ABC News reports that if a judge signs off on the award, the protesters—who were either arrested or beaten by the police—will be eligible for $9,950. Plaintiffs were represented by the National Lawyers Guild, which alleged that NYPD leaders robbed demonstrators of their 1st Amendment rights using brutality and making unlawful arrests at the Black Lives Matter protest.

Attorneys for NYC argued that police were dealing with protesters who were setting things on fire and aiming rocks and plastic bottles at officers. In response, officers used a crowd control tactic called kettling to gather peaceful protesters, encircling demonstrators so that they could beat them with batons and pepper spray them before making arrests en masse.

NYC attorneys pushed back on the idea that the city and police were preventing people from protesting. “There is no history—or present or future—of unconstitutional policing,” Georgia Pestana, an attorney for the defense, said in a memo. “There is no frequent deprivation of constitutional rights.”

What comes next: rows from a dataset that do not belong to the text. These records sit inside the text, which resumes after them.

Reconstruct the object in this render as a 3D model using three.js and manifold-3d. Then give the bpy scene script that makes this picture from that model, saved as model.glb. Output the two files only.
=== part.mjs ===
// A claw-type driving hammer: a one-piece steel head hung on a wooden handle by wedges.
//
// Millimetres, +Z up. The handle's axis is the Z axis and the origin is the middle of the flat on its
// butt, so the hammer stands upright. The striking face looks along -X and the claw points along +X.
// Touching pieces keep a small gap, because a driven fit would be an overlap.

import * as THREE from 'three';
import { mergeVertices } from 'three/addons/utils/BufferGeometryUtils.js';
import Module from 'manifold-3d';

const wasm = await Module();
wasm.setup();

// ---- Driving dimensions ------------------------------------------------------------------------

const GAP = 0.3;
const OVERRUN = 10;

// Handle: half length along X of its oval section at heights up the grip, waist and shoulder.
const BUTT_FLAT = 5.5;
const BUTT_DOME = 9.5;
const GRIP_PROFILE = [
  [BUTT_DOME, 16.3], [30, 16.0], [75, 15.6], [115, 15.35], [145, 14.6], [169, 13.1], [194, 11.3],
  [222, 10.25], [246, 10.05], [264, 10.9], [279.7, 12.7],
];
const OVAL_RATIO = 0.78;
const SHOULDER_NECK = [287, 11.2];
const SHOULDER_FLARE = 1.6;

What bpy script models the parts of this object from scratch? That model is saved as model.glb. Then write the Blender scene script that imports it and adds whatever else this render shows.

The case has been going on for over two years; the award will prevent a trial, which could prove to be costly and politically charged. NYPD leaders named in the lawsuit include former Mayor Bill de Blasio, retired NYPD commissioner Dermot Sheat, and additional police leaders.

Protesters who were arrested for charges like trespassing, property destruction, assaulting an officer, arson, or weapons will not be qualified to win money.